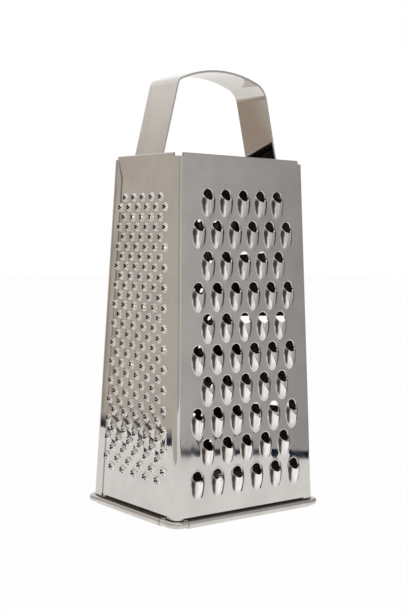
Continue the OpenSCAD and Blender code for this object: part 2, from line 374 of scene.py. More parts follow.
def mark_loop(form: Form, ring: dict[Point, Any]) -> None:
    """Mark the edges of a ring as a seam, which is where a punched shape joins its sheet."""
    for edge in form.edges:
        edge.seam = edge.verts[0] in ring and edge.verts[1] in ring


def set_in(form: Form, mesh: bpy.types.Mesh, move: Matrix) -> None:
    """Add a copy of a mesh to a form at a place.

    Args:
        form: Form that takes the copy.
        mesh: The mesh.
        move: Where the copy goes.
    """
    count = len(form.verts)
    form.from_mesh(mesh)
    form.verts.ensure_lookup_table()
    bmesh.ops.transform(form, matrix=move, verts=form.verts[count:])


@dataclass(frozen=True)
class Drop:
    """A punched drop: a round opening and, below it, a scoop whose lip stands out as the cutting edge.

    The rings, the settling and the burr's reach are shares of the way out from the opening to the flat
    sheet, the scoring with its painted dark reflection is a share of the flank's radius, and the crown, where
    the painted highlight is full, is a share of the height.
    """

    name: str
    hole: float
    width: float
    height: float
    length: float
    segments: int
    rings: tuple[float, ...]
    fillet: float
    burr: float
    margin: float = 0.7
    foot_margins: float = 1.6
    settle: tuple[float, float] = (0.85, 0.15)
    burr_reach: float = 0.12
    scored_and_shaded: tuple[float, float] = (0.44, 0.56)
    crown: float = 0.6

    def height_at(self, u: float, v: float) -> float:
        """Height of the scoop over the sheet.

        Args:
            u: Place across, from the opening's middle.
            v: Place up, from the opening's middle.

        Returns:
            Height in millimetres, below zero where the scoop has ended.
        """
        radius = arc_radius(self.width / 2, self.height)
        below = -(v + self.hole / 2)
        if below > 0:
            side = arc_radius(self.length, self.height)
            return self.height - side + dome(side, below) - radius + dome(radius, u)
        return self.height - radius + dome(radius, math.hypot(u, below))

    def build(self) -> bpy.types.Mesh:
        """Draw the skin round one opening, ring by ring, out to a loop that lies flat in the sheet.

        Returns:
            The skin, with its outer loop marked.
        """
        form = bmesh.new()
        for name in (SHEARED_AND_SHADED, DRAWN_HIGHLIGHT):
            form.verts.layers.float.new(name)
        scored_and_shaded, drawn = (form.verts.layers.float[name] for name in (SHEARED_AND_SHADED, DRAWN_HIGHLIGHT))
        bmesh.ops.create_circle(form, segments=self.segments, radius=self.hole / 2)
        ring = {vert: math.atan2(vert.co.y, vert.co.x) for vert in form.verts}
        self.place(ring, 0.0)
        for share in self.rings:
            ring = next_ring(form, ring)
            self.place(ring, share)
            for vert in ring:
                vert[scored_and_shaded] = self.scored_and_shaded_at(vert.co.x, vert.co.y)
        # the crown of the scoop takes the painted highlight
        for vert in form.verts:
            vert[drawn] = self.drawn_highlight_at(vert.co.x, vert.co.y)
        mark_loop(form, ring)
        return written(form, self.name)

    def scored_and_shaded_at(self, u: float, v: float) -> float:
        """Share of the punch's scoring, and of the painted dark reflection on it, at a place: full on the
        steep flanks beside the cutting edge.

        Args:
            u: Place across, from the opening's middle.
            v: Place up, from the opening's middle.

        Returns:
            The share, from 0 to 1.
        """
        if v > -self.hole / 4 or self.height_at(u, v) < 0:
            return 0.0
        radius = arc_radius(self.width / 2, self.height)
        return eased((abs(u) / radius - self.scored_and_shaded[0]) / (self.scored_and_shaded[1] - self.scored_and_shaded[0]))

    def drawn_highlight_at(self, u: float, v: float) -> float:
        """Share of the stretch, and of the painted highlight on it, at a place: full on the crown of the
        scoop.
        """
        return eased(self.height_at(u, v) / (self.crown * self.height)) if v < -self.hole / 4 else 0.0

    def place(self, ring: dict[Point, float], share: float) -> None:
        """Set one ring of the skin between the opening and the flat loop.

        Args:
            ring: The ring's points and the angle that each stands at.
            share: Way out from the opening, from 0 to 1.
        """
        half = self.hole / 2
        for vert, turn in ring.items():
            c, s = math.cos(turn), math.sin(turn)
            reach = self.hole + self.margin if s > 0 else self.length + self.foot_margins * self.margin
            u = (1 - share) * half * c + share * (self.width / 2 + self.margin) * c
            v = (1 - share) * half * s + share * (reach * s - half)
            settled = eased((share - self.settle[0]) / self.settle[1])
            lift = soft_rise(self.height_at(u, v), self.fillet) * (1 - settled)
            # the burr stands full along the upper edge of the opening and runs out low on its sides
            lift += self.burr * (1 - eased(share / self.burr_reach)) * eased(s + 0.5)
            vert.co = (u, v, lift)


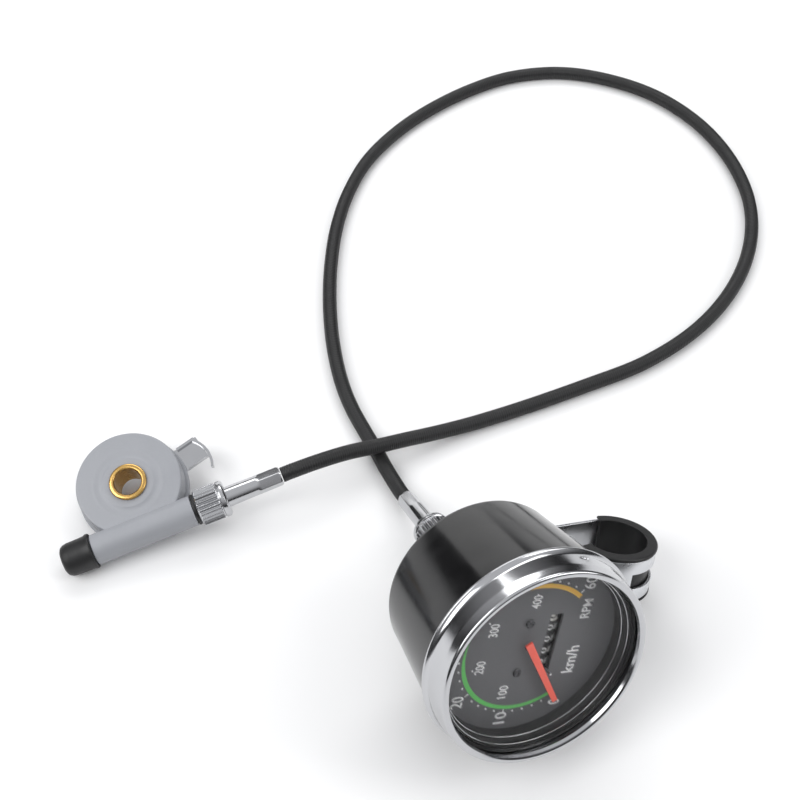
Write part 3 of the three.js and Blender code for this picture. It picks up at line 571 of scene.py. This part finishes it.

..............................

- AIM -
Go through the listing and print each line exactly as it appears.

- EXERCISE RESULT -
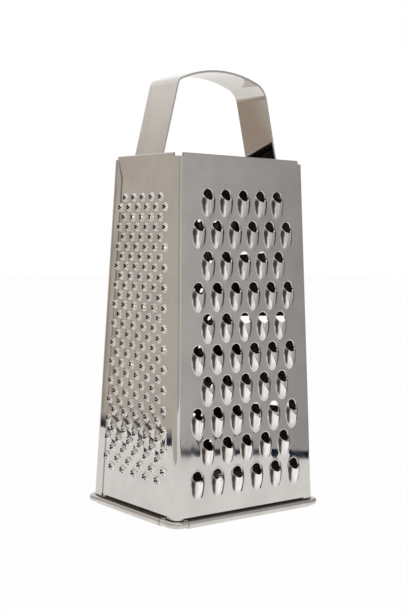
Continue the OpenSCAD and Blender code for this object: part 2, from line 374 of scene.py. More parts follow.
def mark_loop(form: Form, ring: dict[Point, Any]) -> None:
    """Mark the edges of a ring as a seam, which is where a punched shape joins its sheet."""
    for edge in form.edges:
        edge.seam = edge.verts[0] in ring and edge.verts[1] in ring


def set_in(form: Form, mesh: bpy.types.Mesh, move: Matrix) -> None:
    """Add a copy of a mesh to a form at a place.

    Args:
        form: Form that takes the copy.
        mesh: The mesh.
        move: Where the copy goes.
    """
    count = len(form.verts)
    form.from_mesh(mesh)
    form.verts.ensure_lookup_table()
    bmesh.ops.transform(form, matrix=move, verts=form.verts[count:])


@dataclass(frozen=True)
class Drop:
    """A punched drop: a round opening and, below it, a scoop whose lip stands out as the cutting edge.

    The rings, the settling and the burr's reach are shares of the way out from the opening to the flat
    sheet, the scoring with its painted dark reflection is a share of the flank's radius, and the crown, where
    the painted highlight is full, is a share of the height.
    """

    name: str
    hole: float
    width: float
    height: float
    length: float
    segments: int
    rings: tuple[float, ...]
    fillet: float
    burr: float
    margin: float = 0.7
    foot_margins: float = 1.6
    settle: tuple[float, float] = (0.85, 0.15)
    burr_reach: float = 0.12
    scored_and_shaded: tuple[float, float] = (0.44, 0.56)
    crown: float = 0.6

    def height_at(self, u: float, v: float) -> float:
        """Height of the scoop over the sheet.

        Args:
            u: Place across, from the opening's middle.
            v: Place up, from the opening's middle.

        Returns:
            Height in millimetres, below zero where the scoop has ended.
        """
        radius = arc_radius(self.width / 2, self.height)
        below = -(v + self.hole / 2)
        if below > 0:
            side = arc_radius(self.length, self.height)
            return self.height - side + dome(side, below) - radius + dome(radius, u)
        return self.height - radius + dome(radius, math.hypot(u, below))

    def build(self) -> bpy.types.Mesh:
        """Draw the skin round one opening, ring by ring, out to a loop that lies flat in the sheet.

        Returns:
            The skin, with its outer loop marked.
        """
        form = bmesh.new()
        for name in (SHEARED_AND_SHADED, DRAWN_HIGHLIGHT):
            form.verts.layers.float.new(name)
        scored_and_shaded, drawn = (form.verts.layers.float[name] for name in (SHEARED_AND_SHADED, DRAWN_HIGHLIGHT))
        bmesh.ops.create_circle(form, segments=self.segments, radius=self.hole / 2)
        ring = {vert: math.atan2(vert.co.y, vert.co.x) for vert in form.verts}
        self.place(ring, 0.0)
        for share in self.rings:
            ring = next_ring(form, ring)
            self.place(ring, share)
            for vert in ring:
                vert[scored_and_shaded] = self.scored_and_shaded_at(vert.co.x, vert.co.y)
        # the crown of the scoop takes the painted highlight
        for vert in form.verts:
            vert[drawn] = self.drawn_highlight_at(vert.co.x, vert.co.y)
        mark_loop(form, ring)
        return written(form, self.name)

    def scored_and_shaded_at(self, u: float, v: float) -> float:
        """Share of the punch's scoring, and of the painted dark reflection on it, at a place: full on the
        steep flanks beside the cutting edge.

        Args:
            u: Place across, from the opening's middle.
            v: Place up, from the opening's middle.

        Returns:
            The share, from 0 to 1.
        """
        if v > -self.hole / 4 or self.height_at(u, v) < 0:
            return 0.0
        radius = arc_radius(self.width / 2, self.height)
        return eased((abs(u) / radius - self.scored_and_shaded[0]) / (self.scored_and_shaded[1] - self.scored_and_shaded[0]))

    def drawn_highlight_at(self, u: float, v: float) -> float:
        """Share of the stretch, and of the painted highlight on it, at a place: full on the crown of the
        scoop.
        """
        return eased(self.height_at(u, v) / (self.crown * self.height)) if v < -self.hole / 4 else 0.0

    def place(self, ring: dict[Point, float], share: float) -> None:
        """Set one ring of the skin between the opening and the flat loop.

        Args:
            ring: The ring's points and the angle that each stands at.
            share: Way out from the opening, from 0 to 1.
        """
        half = self.hole / 2
        for vert, turn in ring.items():
            c, s = math.cos(turn), math.sin(turn)
            reach = self.hole + self.margin if s > 0 else self.length + self.foot_margins * self.margin
            u = (1 - share) * half * c + share * (self.width / 2 + self.margin) * c
            v = (1 - share) * half * s + share * (reach * s - half)
            settled = eased((share - self.settle[0]) / self.settle[1])
            lift = soft_rise(self.height_at(u, v), self.fillet) * (1 - settled)
            # the burr stands full along the upper edge of the opening and runs out low on its sides
            lift += self.burr * (1 - eased(share / self.burr_reach)) * eased(s + 0.5)
            vert.co = (u, v, lift)


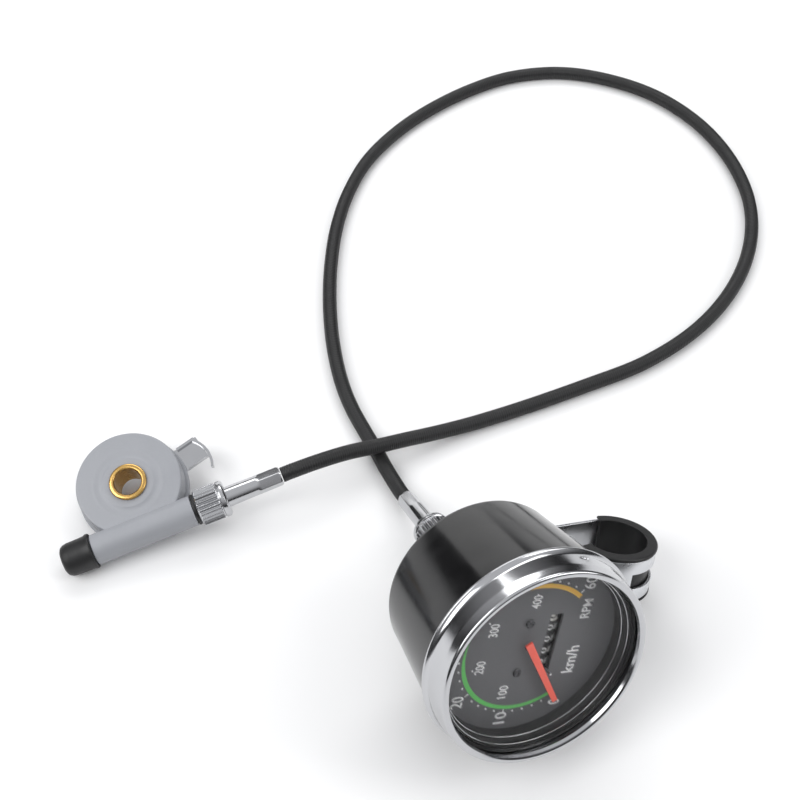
Write part 3 of the three.js and Blender code for this picture. It picks up at line 571 of scene.py. This part finishes it.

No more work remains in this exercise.